* [Exercise directions]:
In the listing below, locate the line containing "the whole chair." and the line containing "bpy.context.scene.collection.objects.link(empty)". Output both of them and every line between, exactly as written, and nothing more.

* [Supplied material]:
* begin *

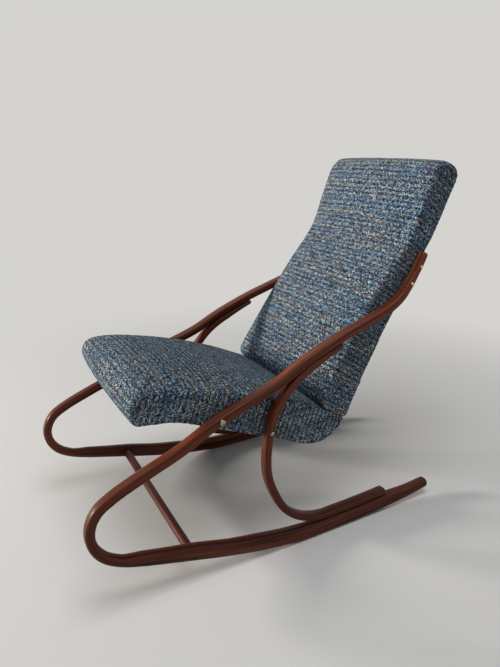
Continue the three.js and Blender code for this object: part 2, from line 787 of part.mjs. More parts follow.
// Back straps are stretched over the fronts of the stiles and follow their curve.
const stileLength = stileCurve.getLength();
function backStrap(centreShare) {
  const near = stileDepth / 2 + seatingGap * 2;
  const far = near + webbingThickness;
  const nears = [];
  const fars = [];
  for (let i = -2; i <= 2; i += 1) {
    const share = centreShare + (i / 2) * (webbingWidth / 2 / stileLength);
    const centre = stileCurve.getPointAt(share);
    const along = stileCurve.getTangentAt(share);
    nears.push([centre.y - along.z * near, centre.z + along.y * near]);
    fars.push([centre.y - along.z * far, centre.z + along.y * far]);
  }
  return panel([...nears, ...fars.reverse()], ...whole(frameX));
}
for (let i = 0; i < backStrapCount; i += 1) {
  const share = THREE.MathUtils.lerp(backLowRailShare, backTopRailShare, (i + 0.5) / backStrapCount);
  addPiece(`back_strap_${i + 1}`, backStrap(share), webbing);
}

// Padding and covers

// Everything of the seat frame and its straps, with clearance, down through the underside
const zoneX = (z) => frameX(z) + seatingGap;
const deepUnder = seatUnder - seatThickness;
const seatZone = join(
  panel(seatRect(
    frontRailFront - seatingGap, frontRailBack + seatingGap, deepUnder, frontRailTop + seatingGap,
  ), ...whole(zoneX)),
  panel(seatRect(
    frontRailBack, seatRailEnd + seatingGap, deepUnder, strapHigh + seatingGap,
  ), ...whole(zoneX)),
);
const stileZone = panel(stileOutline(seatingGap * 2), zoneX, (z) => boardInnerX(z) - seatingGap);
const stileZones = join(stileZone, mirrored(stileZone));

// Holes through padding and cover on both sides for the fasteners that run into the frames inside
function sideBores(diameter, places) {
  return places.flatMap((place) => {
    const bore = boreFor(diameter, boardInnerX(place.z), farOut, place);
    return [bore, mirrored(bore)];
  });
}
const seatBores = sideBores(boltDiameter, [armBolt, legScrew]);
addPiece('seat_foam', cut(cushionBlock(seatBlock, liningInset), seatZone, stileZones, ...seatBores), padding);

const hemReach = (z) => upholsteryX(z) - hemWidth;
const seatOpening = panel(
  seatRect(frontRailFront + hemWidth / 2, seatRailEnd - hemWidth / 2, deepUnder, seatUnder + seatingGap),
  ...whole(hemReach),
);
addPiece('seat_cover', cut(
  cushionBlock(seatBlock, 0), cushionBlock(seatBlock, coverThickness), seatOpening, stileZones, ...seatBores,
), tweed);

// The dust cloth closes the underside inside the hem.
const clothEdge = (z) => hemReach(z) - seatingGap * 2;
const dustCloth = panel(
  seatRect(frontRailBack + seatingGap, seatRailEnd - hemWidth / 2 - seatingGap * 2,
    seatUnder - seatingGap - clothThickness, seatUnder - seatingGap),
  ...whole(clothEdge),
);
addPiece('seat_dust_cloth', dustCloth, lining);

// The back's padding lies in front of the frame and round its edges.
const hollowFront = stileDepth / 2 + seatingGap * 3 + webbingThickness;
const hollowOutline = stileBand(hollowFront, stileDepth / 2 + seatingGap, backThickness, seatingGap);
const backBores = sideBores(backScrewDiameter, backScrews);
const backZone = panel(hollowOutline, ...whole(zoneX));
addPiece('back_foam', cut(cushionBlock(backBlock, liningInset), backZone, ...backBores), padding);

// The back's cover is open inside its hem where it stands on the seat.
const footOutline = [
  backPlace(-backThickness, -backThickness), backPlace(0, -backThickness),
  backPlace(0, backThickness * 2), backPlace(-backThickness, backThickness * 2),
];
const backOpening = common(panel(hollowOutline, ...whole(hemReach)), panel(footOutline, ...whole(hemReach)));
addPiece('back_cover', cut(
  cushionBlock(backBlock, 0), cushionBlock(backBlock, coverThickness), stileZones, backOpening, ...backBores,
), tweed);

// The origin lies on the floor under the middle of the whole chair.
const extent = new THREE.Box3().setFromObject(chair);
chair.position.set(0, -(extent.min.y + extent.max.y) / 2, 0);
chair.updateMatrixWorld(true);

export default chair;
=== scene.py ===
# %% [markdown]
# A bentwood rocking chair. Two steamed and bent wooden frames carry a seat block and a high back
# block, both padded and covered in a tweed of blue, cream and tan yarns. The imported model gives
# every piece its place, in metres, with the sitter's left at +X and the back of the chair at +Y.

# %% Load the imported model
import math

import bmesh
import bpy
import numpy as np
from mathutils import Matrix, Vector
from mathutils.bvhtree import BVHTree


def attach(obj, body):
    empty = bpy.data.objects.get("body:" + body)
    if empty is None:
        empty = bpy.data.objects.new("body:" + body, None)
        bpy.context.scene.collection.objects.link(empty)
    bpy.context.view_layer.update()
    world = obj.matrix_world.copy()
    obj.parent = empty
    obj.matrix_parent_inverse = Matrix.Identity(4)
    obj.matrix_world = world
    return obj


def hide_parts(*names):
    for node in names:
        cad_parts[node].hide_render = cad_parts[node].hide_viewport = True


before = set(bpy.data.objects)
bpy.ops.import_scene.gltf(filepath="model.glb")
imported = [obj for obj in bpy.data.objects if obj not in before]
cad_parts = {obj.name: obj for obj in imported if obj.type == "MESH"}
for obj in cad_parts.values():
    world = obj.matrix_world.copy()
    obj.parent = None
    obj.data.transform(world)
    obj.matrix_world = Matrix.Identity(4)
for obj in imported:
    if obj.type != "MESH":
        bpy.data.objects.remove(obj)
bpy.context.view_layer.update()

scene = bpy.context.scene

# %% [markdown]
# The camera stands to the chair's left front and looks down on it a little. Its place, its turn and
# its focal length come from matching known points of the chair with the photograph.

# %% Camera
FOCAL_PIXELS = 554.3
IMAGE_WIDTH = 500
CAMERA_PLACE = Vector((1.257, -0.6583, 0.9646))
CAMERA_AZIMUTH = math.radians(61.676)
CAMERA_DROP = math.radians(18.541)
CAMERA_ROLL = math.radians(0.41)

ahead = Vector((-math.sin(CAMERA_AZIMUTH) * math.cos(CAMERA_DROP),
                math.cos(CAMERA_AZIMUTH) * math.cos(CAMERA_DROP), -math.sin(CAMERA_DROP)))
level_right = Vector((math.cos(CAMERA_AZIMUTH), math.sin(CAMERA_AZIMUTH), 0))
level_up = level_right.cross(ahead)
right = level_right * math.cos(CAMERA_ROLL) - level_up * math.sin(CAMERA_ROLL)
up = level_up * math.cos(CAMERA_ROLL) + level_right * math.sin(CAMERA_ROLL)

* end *

* [Reply]:
// The origin lies on the floor under the middle of the whole chair.
const extent = new THREE.Box3().setFromObject(chair);
chair.position.set(0, -(extent.min.y + extent.max.y) / 2, 0);
chair.updateMatrixWorld(true);

export default chair;
=== scene.py ===
# %% [markdown]
# A bentwood rocking chair. Two steamed and bent wooden frames carry a seat block and a high back
# block, both padded and covered in a tweed of blue, cream and tan yarns. The imported model gives
# every piece its place, in metres, with the sitter's left at +X and the back of the chair at +Y.

# %% Load the imported model
import math

import bmesh
import bpy
import numpy as np
from mathutils import Matrix, Vector
from mathutils.bvhtree import BVHTree


def attach(obj, body):
    empty = bpy.data.objects.get("body:" + body)
    if empty is None:
        empty = bpy.data.objects.new("body:" + body, None)
        bpy.context.scene.collection.objects.link(empty)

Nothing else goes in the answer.